Aung San Suu Kyi: House Arrest

Volume 548: debated on Tuesday 20 July 1993

The text on this page has been created from Hansard archive content, it may contain typographical errors.

3 p.m.

What steps they are taking to persuade the military regime in Burma to release the democratically elected leader of the National League for Democracy, Aung San Suu Kyi, from house arrest.

The Minister of State, Foreign and Commonwealth Office
(Baroness Chalker of Wallasey)

My Lords, with our European Community partners we have repeatedly urged the Burmese authorities, both bilaterally and in the relevant international bodies, to release Aung San Suu Kyi immediately and unconditionally from detention on this, the fourth anniversary of her house arrest. She should be allowed to play her part in Burma's political future.

My Lords, I thank the Minister for that reply and the Government for the efforts that they have made, both directly and with partners in the European Community. At the forthcoming Commonwealth summit will the Government seek to obtain the agreement of Commonwealth governments in following the course set by the European Community and bringing the maximum pressure to bear on the military regime in Burma to release this distinguished lady, to end violations of human rights, and to restore parliamentary democracy in Burma?

My Lords, although Burma is no member of the Commonwealth, I am certain that noble Lords will appreciate that we have taken up every opportunity, including the further tough resolution passed by the United Nations Commission on Human Rights this year, criticising the continuing serious abuses of human rights in Burma and calling for the release of all political prisoners including Aung San Suu Kyi. I hope that we shall see some response from the Burmese. We have to keep on pressing. With the few political prisoners who have been released and the visits which Michael Aris is now allowed to make to his wife, perhaps there is a little more hope. However, she needs to be released, as do the political prisoners. That is the only action that will answer the free world's call.

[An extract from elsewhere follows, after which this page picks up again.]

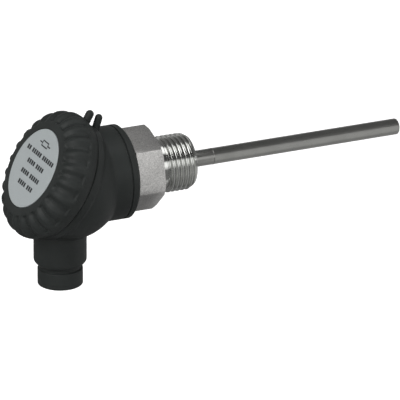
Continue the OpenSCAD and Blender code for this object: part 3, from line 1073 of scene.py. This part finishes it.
@dataclass
class Housing:
    """The moulded bowl with its rim, neck, collar, gland boss and seal lug."""

    finishes: Finishes
    bowl: float = 21.7
    wall: float = 2.2
    rim: float = 22.4
    rim_top: float = 1.4
    rim_foot: float = -2.2
    neck: float = 20.8
    neck_top: float = 10.1
    mouth: float = 18.8
    collar: float = 17.3
    collar_end: float = 11.1
    collar_bevel: float = 0.9
    groove_at: float = 14.1
    groove_width: float = 0.4
    groove_depth: float = 0.45
    floor: float = 22.9
    boss: float = 9.7
    boss_end: float = 32.0
    boss_taper: float = 1.7
    boss_tip: float = 8.3
    gland_bore: float = 6.95
    gland_shoulder: float = 21.0
    cable_way: float = 4.6
    stub_bore: float = 9.02
    ring_recess: float = 11.0
    lug_radius: float = 1.4
    lug_length: float = 6.4
    lug_foot: float = 21.9
    lug_lean_deg: float = 18.0
    voxel: float = 0.41
    thread_turns: float = 1.5
    beyond: float = 60.0
    ahead: float = 20.0

    def on_bench(self, place: Matrix, piece: Piece) -> Piece:
        """Places a part of the housing in the row frame, still in millimetres."""
        return move_local(piece, Matrix.Scale(1 / MM, 4) @ place)

    def bowl_blank(self) -> Piece:
        """Turns the bowl, its rim and its neck about the lid axis."""
        points = arc((0, 0), self.bowl, -90, -6, 24)
        points += [(self.rim, self.rim_foot + 0.9), (self.rim, self.rim_top), (self.neck, self.rim_top)]
        points += [(self.neck, self.neck_top), (0, self.neck_top)]
        return self.on_bench(ON_LID, turned("housing_shell", points, False, 128))

    def collar_blank(self) -> Piece:
        """Turns the collar's core about the probe axis."""
        start = -self.floor - 2
        end = -self.groove_at - self.groove_width / 2
        return self.on_bench(ON_PROBE, turned("collar_blank", rod(self.collar, start, end), False, 128))

    def boss_blank(self) -> Piece:
        """Turns the gland boss about the gland axis, trimmed below the lid."""
        points = [(0, 0), (self.boss, 0), (self.boss, self.boss_end - self.boss_taper)]
        points += [(self.boss_tip, self.boss_end), (0, self.boss_end)]
        boss = self.on_bench(ON_GLAND, turned("boss_blank", points, False, 96))
        above = rod(self.beyond, self.rim_top, self.beyond)
        cutter = self.on_bench(ON_LID, turned("lid_space", above, False, 48))
        return combine(boss, cutter, "DIFFERENCE")

    def lug(self) -> Piece:
        """Turns the seal lug that stands beside the lid's, with a flared foot."""
        radius = self.lug_radius
        tip = self.lug_length - radius
        points = [(0, -1.6), (radius + 0.5, -1.6), (radius + 0.45, 0.1), (radius + 0.15, 0.5), (radius, 1.1)]
        points += rows(points[-1], (radius * 0.98, tip), 3)
        points += arc((0, tip), radius * 0.98, 12, 90, 7)
        lug = turned("bowl_lug", points, False, 40)
        lean = Matrix.Rotation(math.radians(self.lug_lean_deg), 4, "Y")
        return move_local(lug, Matrix.Translation((-self.lug_foot, 0, self.collar)) @ lean)

    def hollows(self) -> list[Piece]:
        """Turns the tools that empty the bowl, the gland and the collar."""
        inner = self.bowl - self.wall
        chamber = arc((0, 0), inner, -90, 0, 24)
        chamber += [(self.mouth, 0.02), (self.mouth, self.neck_top + 2), (0, self.neck_top + 2)]
        chamber_tool = self.on_bench(ON_LID, turned("chamber_tool", chamber, False, 128))
        ahead = rod(self.beyond, -self.floor, self.ahead)
        floor_keep = self.on_bench(ON_PROBE, turned("floor_keep", ahead, False, 48))
        combine(chamber_tool, floor_keep, "DIFFERENCE")
        bore = rod(self.gland_bore, self.gland_shoulder, self.boss_end + 2)
        way = rod(self.cable_way, 2, self.gland_shoulder + 1)
        stub = rod(self.stub_bore, -self.floor - 1, 2)
        return [
            chamber_tool,
            self.on_bench(ON_GLAND, turned("gland_bore_tool", bore, False, 96)),
            self.on_bench(ON_GLAND, turned("cable_way_tool", way, False, 64)),
            self.on_bench(ON_PROBE, turned("stub_tool", stub, False, 96)),
        ]

    def shell(self) -> Piece:
        """Joins, hollows and softens the moulding.

        Returns:
            The shell in the row frame, in millimetres.
        """
        piece = self.bowl_blank()
        for part in (self.collar_blank(), self.boss_blank()):
            combine(piece, part, "UNION")
        for tool in self.hollows():
            combine(piece, tool, "DIFFERENCE")
        modify(piece, "REMESH", mode="VOXEL", voxel_size=self.voxel, use_smooth_shade=True)
        modify(piece, "SMOOTH", factor=0.5, iterations=5)
        return piece

    def collar_ring(self) -> Piece:
        """Turns the collar's end band, set off by the fine groove."""
        near = -self.groove_at + self.groove_width / 2
        back = near - self.groove_width - 1
        core = self.collar - self.groove_depth
        end = -self.collar_end
        points = [(self.stub_bore, back), (core, back), (core, near), (self.collar - 0.1, near)]
        points += [(self.collar, near + 0.1), (self.collar, end - self.collar_bevel)]
        points += rows(points[-1], (self.collar - self.collar_bevel, end - 0.12), 3)
        points += [(self.collar - self.collar_bevel - 0.12, end), (self.ring_recess, end)]
        points += [(self.ring_recess, end - 1.5), (self.stub_bore, end - 1.5)]
        return turned("collar_ring", points, True, 144)

    def neck_thread(self) -> Piece:
        """Builds the coarse ridge on the neck."""
        return ridge_thread("neck_thread", self.neck, 1, self.rim_top + 2.6, self.thread_turns, 120)

    def build(self) -> None:
        """Makes the housing's pieces and seats them."""
        to_metres = Matrix.Scale(MM, 4)
        Seat(to_metres, Body.HEAD, "head_plastic").settle(self.shell(), self.finishes.head, "housing", 60)
        details = ((self.collar_ring(), ON_PROBE), (self.neck_thread(), ON_LID), (self.lug(), to_metres))
        for piece, place in details:
            Seat(place, Body.HEAD, "head_plastic").settle(piece, self.finishes.head)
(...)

Is my noble friend aware that the continued ill-treatment of this very courageous lady is an affront to the entire civilised world? Will she give the House an assurance that fresh efforts will be made to mobilise world opinion in order to achieve results?

My Lords, is there not a very strong case for taking more positive action through the Security Council against this cruel and wicked government in Burma? Will Her Majesty's Government propose to the Security Council that sanctions should be operated against them?

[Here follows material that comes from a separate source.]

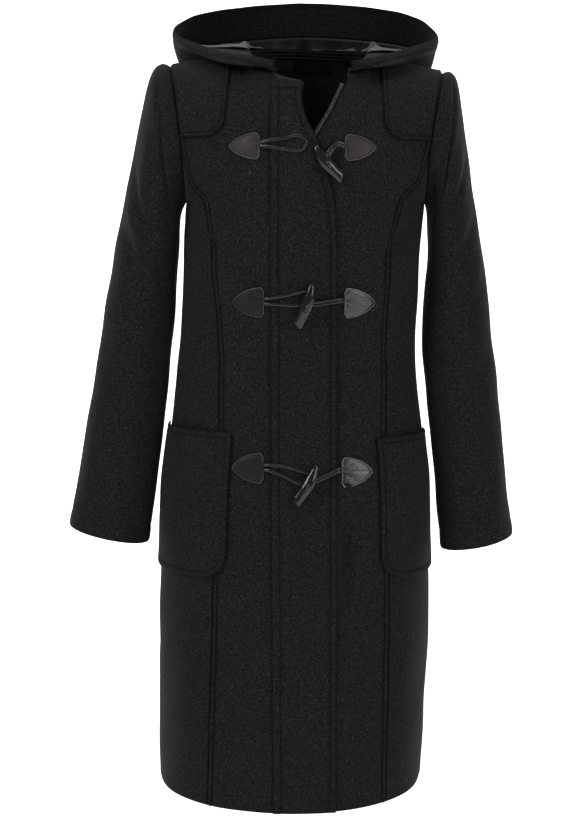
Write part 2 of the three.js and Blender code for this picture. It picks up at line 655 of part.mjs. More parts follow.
// Back neck lining, and the blank label on it.
const LINING_ROWS = [0.33, 0.45, 0.55, 0.66, 0.77, 0.87, 0.95, 0.99];
const LINING_TURNS = [-NECK_SHARE, -0.22, -0.11, 0, 0.11, 0.22, NECK_SHARE];
const liningLift = -WOOL - LAY_GAP;
const zero = () => 0;
const one = () => 1;
bodyPiece('neck_lining', 'back', LINING_ROWS, zero, one, LINING_TURNS, liningLift, SATIN, SATIN_LOOK);
const LABEL = { left: -15, right: 36, low: -7, high: 9, thick: 0.8, gap: 1.9 };
{
  const outer = [];
  const inner = [];
  for (const z of [LABEL.low, (LABEL.low + LABEL.high) / 2, LABEL.high]) {
    const places = steps(4).map((share) => find(mix(LABEL.left, LABEL.right, share), z, 'back'));
    const lift = liningLift - SATIN - LABEL.gap;
    outer.push(places.map((place) => onBody('back', place.turn, place.height, lift)));
    inner.push(places.map((place) => onBody('back', place.turn, place.height, lift - LABEL.thick)));
  }
  wall('neck_label', outer, inner, LABEL_LOOK);
}

// A strap or rod swept along a path: a ring of corners at each path point, with both ends closed.
function sweep(name, path, corners, material) {
  const rings = path.map((place, index) => {
    const before = path[Math.max(index - 1, 0)];
    const after = path[Math.min(index + 1, path.length - 1)];
    const along = after.centre.clone().sub(before.centre).normalize();
    const side = along.clone().cross(place.up).normalize();
    const up = side.clone().cross(along).normalize();
    return corners(place).map(([wide, tall]) => place.centre.clone().addScaledVector(side, wide)
      .addScaledVector(up, tall));
  });
  const count = rings[0].length;
  const vertices = [];
  for (const loop of rings) {
    for (const place of loop) {
      vertices.push(place.x, place.y, place.z);
    }
  }
  const faces = [];
  for (let row = 0; row < rings.length - 1; row += 1) {
    for (let col = 0; col < count; col += 1) {
      const next = (col + 1) % count;
      const a = row * count + col;
      const b = row * count + next;
      faces.push(a, b, b + count, a, b + count, a + count);
    }
  }
  const last = (rings.length - 1) * count;
  for (let col = 1; col < count - 1; col += 1) {
    faces.push(0, col + 1, col);
    faces.push(last, last + col, last + col + 1);
  }
  return addMesh(name, vertices, faces, material);
}
const strapCorners = (width, height) => () => [[-width / 2, -height / 2], [width / 2, -height / 2],
  [width / 2, height / 2], [-width / 2, height / 2]];
const roundCorners = (count) => (place) => Array.from({ length: count }, (_, index) => {
  const angle = index / count * 2 * Math.PI;
  return [place.radius * Math.cos(angle), place.radius * Math.sin(angle)];
});

// Zip: the stretch that shows along the left front edge, in the V of the neck.
const ZIP_WIDTH = 5;
{
  const path = steps(5).map((share) => {
    const z = mix(-110, -36, share);
    const x = stepped(EDGE_X, 'left', z) - ZIP_WIDTH / 2 - 1.2;
    const place = find(x, z);
    const centre = onBody('front', place.turn, place.height, -1.6);
    return { centre, up: bodyOutward('front', place.turn, place.height) };
  });
  sweep('zip_left', path, strapCorners(ZIP_WIDTH, 1.6), ZIP_LOOK);
}

// Leather patches: a flat edge towards the centre and two curved sides that meet in a rounded outer tip.
const PATCHES = [
  { name: 'top', side: 'right', flat: -59, width: 39, z: -116, half: 17 },
  { name: 'top', side: 'left', flat: 50, width: 40, z: -118, half: 17 },
  { name: 'middle', side: 'right', flat: -54, width: 40, z: -316, half: 20 },
  { name: 'middle', side: 'left', flat: 50, width: 40, z: -317, half: 20 },
  { name: 'bottom', side: 'right', flat: -55, width: 41, z: -532, half: 20 },
  { name: 'bottom', side: 'left', flat: 47, width: 41, z: -538, half: 20 },
];
const PATCH_SHARES = [0, 0.25, 0.5, 0.72, 0.88, 0.97, 1];
const patchHalf = (share) => Math.max(0.14, (1 - share ** 2.1) ** 0.72);
for (const patch of PATCHES) {
  const outwards = patch.side === 'right' ? -1 : 1;
  const outer = [];
  const inner = [];
  for (const up of [-1, 0, 1]) {
    const places = PATCH_SHARES.map((share) => [patch.flat + outwards * patch.width * share,
      patch.z + up * patch.half * patchHalf(share)]);
    outer.push(places.map(([x, z]) => over(x, z, LAY_GAP + LEATHER)));
    inner.push(places.map(([x, z]) => over(x, z, LAY_GAP)));
  }
  wall(`patch_${patch.name}_${patch.side}`, outer, inner, LEATHER_LOOK);
}

// Leather loops on the right side of each row: two strands from the patch that meet in a rounded end.
// Each place is x, z and its height over the body's face: ON_PATCH at the patch, OVER_EDGE where the strand
// rises over the placket's edge, and ON_PLACKET along the placket, under the toggle.
const STRAND = { width: 3.6, height: 2 };
const ON_PATCH = 3.5;
const OVER_EDGE = 5.7;
const ON_PLACKET = 5;
const LOOPS = [
  {
    name: 'top',
    places: [[-58.6, -112, ON_PATCH], [-47.5, -109.5, OVER_EDGE], [-30, -107, ON_PLACKET],
      [-12, -103.5, ON_PLACKET], [-3, -106.5, ON_PLACKET], [0.5, -113.5, ON_PLACKET], [-4, -120.5, ON_PLACKET],
      [-14, -122.5, ON_PLACKET], [-30, -120, ON_PLACKET], [-47.5, -117, OVER_EDGE], [-58.6, -116, ON_PATCH]],
  },
  {
    name: 'middle',
    places: [[-53.6, -311, ON_PATCH], [-46.5, -310, OVER_EDGE], [-24, -306, ON_PLACKET],
      [-6, -302, ON_PLACKET], [6, -303, ON_PLACKET], [10, -311, ON_PLACKET], [5, -318, ON_PLACKET],
      [-8, -320, ON_PLACKET], [-24, -319, ON_PLACKET], [-46.5, -317.5, OVER_EDGE], [-53.6, -317, ON_PATCH]],
  },
  {
    name: 'bottom',
    places: [[-54.6, -528, ON_PATCH], [-46.5, -527.5, OVER_EDGE], [-25, -530, ON_PLACKET],
      [-8, -535, ON_PLACKET], [5, -540, ON_PLACKET], [8, -548, ON_PLACKET], [1, -553.5, ON_PLACKET],
      [-10, -551, ON_PLACKET], [-25, -543.5, ON_PLACKET], [-46.5, -535, OVER_EDGE], [-54.6, -534, ON_PATCH]],
  },
];
// A smooth path through the places, with the body's outward direction at each point.
function pathOver(places, count) {
  const through = places.map(([x, z, lift]) => over(x, z, lift));
  const curve = new THREE.CatmullRomCurve3(through, false, 'centripetal');
  return steps(count).map((share) => {
    const centre = curve.getPoint(share);
    const place = find(centre.x, centre.z);
    return { centre, up: bodyOutward('front', place.turn, place.height) };
  });
}
for (const loop of LOOPS) {
  const corners = strapCorners(STRAND.width, STRAND.height);
  sweep(`loop_${loop.name}`, pathOver(loop.places, 26), corners, LEATHER_LOOK);
}

// Leather straps on the left side of each row, from the patch to the middle of the toggle.
// Each place is x, z and its height over the body's face.
const STRAPS = [
  {
    name: 'top',
    places: [[49.6, -116, 3.6], [42, -114, 6], [35, -117, 6.4], [30, -124, 7.5], [28, -130, 8.5]],
  },
  {
    name: 'middle',
    places: [[49.6, -313, 3.6], [42, -313, 6.4], [28, -315, 5.8], [14, -317, 7.4], [6, -317, 8.2]],
  },
  {
    name: 'bottom',
    places: [[46.6, -534, 3.9], [41.8, -535, 6.6], [26, -542, 5.8], [13, -548, 7.4], [6, -550, 8.2]],
  },
];
for (const strap of STRAPS) {
  sweep(`strap_${strap.name}`, pathOver(strap.places, 9), strapCorners(5.5, 2.4), LEATHER_LOOK);
}

// Toggles: a tapered, slightly bent horn across the end of each loop, thick at one end, pointed at the other.
const TOGGLES = [
  { name: 'top', from: [11, -117], to: [45, -157], lift: 10.6, bend: 3, thick: 6.2 },
  { name: 'middle', from: [8, -289], to: [-11, -344], lift: 12.7, bend: -3, thick: 6.4 },
  { name: 'bottom', from: [14, -527], to: [-13, -575], lift: 14.2, bend: -3, thick: 6.4 },
];
const TOGGLE_RADII = [0.35, 0.68, 0.85, 0.97, 1, 0.98, 0.95, 0.9, 0.8];
for (const toggle of TOGGLES) {
  const start = over(...toggle.from, toggle.lift);
  const end = over(...toggle.to, toggle.lift);
  const up = over(...toggle.from, toggle.lift + 1).sub(start);
  const sideways = end.clone().sub(start).cross(up).normalize();
  const path = steps(TOGGLE_RADII.length - 1).map((share, index) => ({
    centre: start.clone().lerp(end, share).addScaledVector(sideways, toggle.bend * Math.sin(Math.PI * share))
      .addScaledVector(up, 2 * Math.sin(Math.PI * share)),
    up,
    radius: toggle.thick * TOGGLE_RADII[index],
  }));
  sweep(`toggle_${toggle.name}`, path, roundCorners(10), HORN_LOOK);
}

export default coat;
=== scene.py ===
import math

import bpy
import numpy as np
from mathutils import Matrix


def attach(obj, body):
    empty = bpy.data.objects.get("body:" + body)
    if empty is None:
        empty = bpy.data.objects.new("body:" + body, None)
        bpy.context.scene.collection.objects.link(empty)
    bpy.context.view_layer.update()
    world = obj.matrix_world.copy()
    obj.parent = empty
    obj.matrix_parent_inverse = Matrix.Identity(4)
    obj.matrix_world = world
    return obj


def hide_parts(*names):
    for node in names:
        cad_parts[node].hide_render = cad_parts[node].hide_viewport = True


# A knee-length duffle coat, filled out with no wearer: felted wool, leather patches and loops, horn toggles.
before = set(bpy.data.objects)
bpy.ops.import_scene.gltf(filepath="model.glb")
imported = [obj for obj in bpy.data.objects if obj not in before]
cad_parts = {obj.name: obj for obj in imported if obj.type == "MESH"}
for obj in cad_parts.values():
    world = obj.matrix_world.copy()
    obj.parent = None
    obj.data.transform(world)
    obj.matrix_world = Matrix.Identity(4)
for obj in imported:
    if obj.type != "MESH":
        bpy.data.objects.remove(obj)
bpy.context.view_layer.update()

# The studio: a pale paper floor whose far edge curls up and forwards into a backdrop 1.4 m behind the coat,
# large soft lights, and the camera at the photo's angle. The coat is held up by its shoulders, so nothing
# stands on the floor. The backdrop hides the coat from a camera behind it.
CAMERA_PLACE = (-0.0177, -2.25, -0.177)
CAMERA_TILT = math.radians(7.4)
LENS = 72.7
SENSOR = 36
FLOOR_LEVEL = -1.55
FLOOR_FRONT = -5.0
FLOOR_BACK = 2.6
SWEEP_RADIUS = 1.2
BACKDROP_HEIGHT = 5.0
BACKDROP_WIDTH = 12.0
PAPER_GLOW = 0.75
WORLD_STRENGTH = 0.3


def deselect_all():
    """Leaves no object selected."""
    for each in bpy.context.selected_objects:
        each.select_set(False)


scene = bpy.context.scene
scene.view_settings.view_transform = "Standard"
camera = bpy.data.objects.new("camera", bpy.data.cameras.new("camera"))
scene.collection.objects.link(camera)
scene.camera = camera
camera.location = CAMERA_PLACE
camera.rotation_euler = (math.pi / 2 - CAMERA_TILT, 0, 0)
camera.data.lens = LENS
camera.data.sensor_width = SENSOR
camera.data.clip_end = 60

deselect_all()
bpy.ops.mesh.primitive_plane_add(size=1, location=(0, (FLOOR_FRONT + FLOOR_BACK) / 2, FLOOR_LEVEL))
floor = bpy.context.active_object
floor.name = "floor"
floor.scale = (BACKDROP_WIDTH, FLOOR_BACK - FLOOR_FRONT, 1)
bpy.ops.object.transform_apply(location=True, scale=True)
bpy.ops.object.mode_set(mode="EDIT")
bpy.ops.mesh.select_all(action="DESELECT")
bpy.ops.object.mode_set(mode="OBJECT")
for edge in floor.data.edges:
    edge.select = all(floor.data.vertices[index].co.y > FLOOR_BACK - 0.01 for index in edge.vertices)
bpy.ops.object.mode_set(mode="EDIT")
bpy.ops.mesh.spin(steps=16, angle=math.pi / 2, axis=(1, 0, 0),
                  center=(0, FLOOR_BACK, FLOOR_LEVEL + SWEEP_RADIUS))
bpy.ops.mesh.extrude_region_move(TRANSFORM_OT_translate={"value": (0, 0, BACKDROP_HEIGHT)})
bpy.ops.object.mode_set(mode="OBJECT")
bpy.ops.object.shade_smooth()

paper = bpy.data.materials.new("pale paper")
paper.use_nodes = True
paper_shader = paper.node_tree.nodes["Principled BSDF"]
paper_shader.inputs["Base Color"].default_value = (0.9, 0.9, 0.9, 1)
paper_shader.inputs["Roughness"].default_value = 0.9
paper_shader.inputs["Emission Color"].default_value = (1, 1, 1, 1)
paper_shader.inputs["Emission Strength"].default_value = PAPER_GLOW
floor.data.materials.append(paper)

world = bpy.data.worlds.new("studio")
scene.world = world
world.use_nodes = True
world.node_tree.nodes["Background"].inputs["Color"].default_value = (1, 1, 1, 1)
world.node_tree.nodes["Background"].inputs["Strength"].default_value = WORLD_STRENGTH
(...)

My Lords, it is difficult to know what to do with a country that has been totally deaf to the many and repeated calls from all international bodies. However, having renewed by our resolution in the United Nations this year the special rapporteurs' mandate to continue the public scrutiny of human rights in Burma, I am quite sure that there will be further occasions not only for discussion but also for action. I shall see whether the noble Lord's ideas can be put into action.

My Lords, is the Minister aware of, and did she support, the initiative taken by other Nobel Peace Prize winners, led by the Dalai Lama, a while ago in seeking to go to Burma to plead on behalf of Aung San Suu Kyi? Their request was, of course, refused. Is the Minister satisfied that nothing more can be done? Will she give support to the proposal made by my noble friend Lord Cledwyn?

My Lords, perhaps I may welcome the noble Lord safely back to our House, having read my newspapers in the past 24 hours. Although the noble Lord, Lord Cledwyn, is, I know, very keen that we should look at wider trade sanctions, I fear that they are unlikely to be effective without widespread international support which, sadly, is not forthcoming, in particular from some of the ASEAN countries. However, I sympathise very much that further action must be taken to help to free this very brave lady and indeed to get democracy alive again in Burma.

My Lords, if the unfortunate lady is still under restraint at the time, will the Government use the next Commonwealth heads of government meeting as a good forum in which to focus pressure on Burma?

My Lords, as I say, I am not sure that it is specifically a matter for the Commonwealth; it goes far wider. That is why, in answer to my noble friend. Lord Braine, I spoke about the United Nations. However, we shall do whatever we can to help this brave lady gain her freedom and to secure the freedom of others who are in prison on political grounds.

My Lords, the Minister referred to the ASEAN countries. Will she tell the House whether the Government have made any representations either alone or with our EC partners to those countries to try to put pressure on the Burmese Government to restore democracy and to observe decent human rights?

My Lords, the issue has been discussed in a number of different fora. We have been to the fore in those discussions with others. One has to understand that many of the countries which could be most influential are among the ASEAN group. That is why we have put pressure on them. However, they have not used their influence on the Burmese SLORC government—the military government—as we would like them to do. It is a time for more representation, not less.

My Lords, the noble Baroness puts her finger on the point. I refer to the support which the regime unfortunately receives from some of the countries geographically closest to it. Is it possible to bring collective pressure to bear on some of those countries to withdraw that support? I understand that one or two are beginning to waver. If that support was withdrawn, the world community could be satisfied and this disastrous situation brought to an end.